US Confiscates Sumerian Tablet Stolen from Iraq
By Staff, Agencies
The US government has seized an ancient Sumerian cuneiform tablet that was bought by a US dealer around the time of the 2003 invasion, and later purchased by craft store chain Hobby Lobby for the Museum of the Bible in Oklahoma.
On Tuesday, the US Justice Department announced that Hobby Lobby, agreed to forfeit the artifact, which contains a portion of the ancient Sumerian Epic of Gilgamesh, one of the world’s oldest works of literature.
“Forfeiture of the Gilgamesh Dream Tablet demonstrates the [DOJ’s] continued commitment to eliminating smuggled cultural property from the US art market,” said Assistant Attorney General Kenneth Polite Jr.
Federal agents originally seized the tablet from the Oklahoma City museum in September 2019. Hobby Lobby had acquired it in a private sale in 2014, from an auction house in London that the DOJ did not name, but which was reported to be Christie’s.
The “cultural value of this tablet that travelled the world under false provenance exceeds any monetary value,” said special agent Peter Fitzhugh of Homeland Security Investigations, which was involved in the proceedings.

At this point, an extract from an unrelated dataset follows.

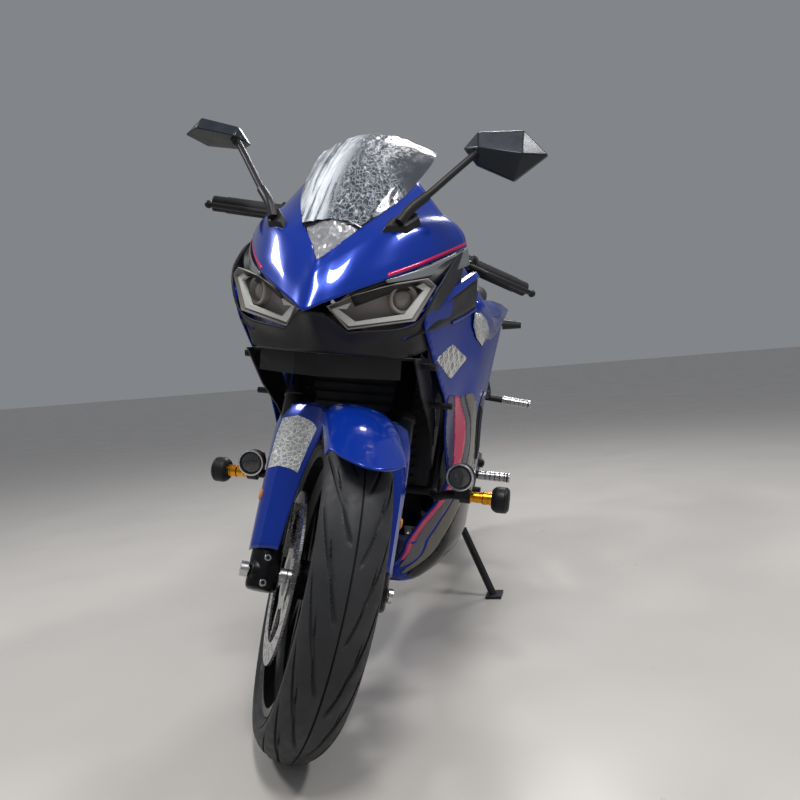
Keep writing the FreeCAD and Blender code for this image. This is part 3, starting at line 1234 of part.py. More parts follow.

The tablet is over 4,000 years old, measures approximately 6 inches by 5 inches [15 cm by 12 cm], and is inscribed in the language of Akkad.
According to a complaint filed by the DOJ on July 16, the unnamed US antiques dealer visited England “in or about 2001” to view a series of ancient cuneiform tablets in an apartment in London. The artifacts are alleged to have belonged to Jordanian coins dealer Ghassan Rihani, who died the same year.
“In or about March or April 2003” – around the time the US invaded Iraq – the dealer visited the apartment again and bought the tablet, which was said to be “encrusted with dirt and unreadable,” from a Rihani “family member.” The dealer then shipped the tablet into the US without declaring its contents and cleaned it, at which point the inscription was recognized as part of the Epic of Gilgamesh.
In 2007, the antiquities dealer sold the tablet alongside a letter falsely claiming it had been found in a box bought at a 1981 auction. The tablet was then resold “several times” until it ended up at the auction house, at which point it was bought by Hobby Lobby and sent to the museum.
According to Jacquelyn Kasulis, acting US attorney for the Eastern District of New York, the DOJ intends to eventually return the “rare and ancient masterpiece of world literature to its country of origin.”
Iraqi museums suffered several looting spells in the last three decades. Nine of the country’s regional museums were targeted by looters in 1991 during the Gulf War. The rampage resulted in some 4,000 artifacts being destroyed or stolen.
Iraqi authorities have estimated that more than 35,000 items were taken from the National Museum of Iraq in Baghdad when it was sacked during the 2003 invasion. The subsequent US-backed Iraqi governments have tried to get the artifacts returned, but have seen little success. In 2014, when the Wahhabi Daesh [Arabic acronym for “ISIS” / “ISIL”] terrorist group claimed a large portion of Iraq and Syria and looted the museum in Mosul, the US government pledged to crack down on trade in stolen artifacts, saying that the proceeds might contribute to financing terrorism.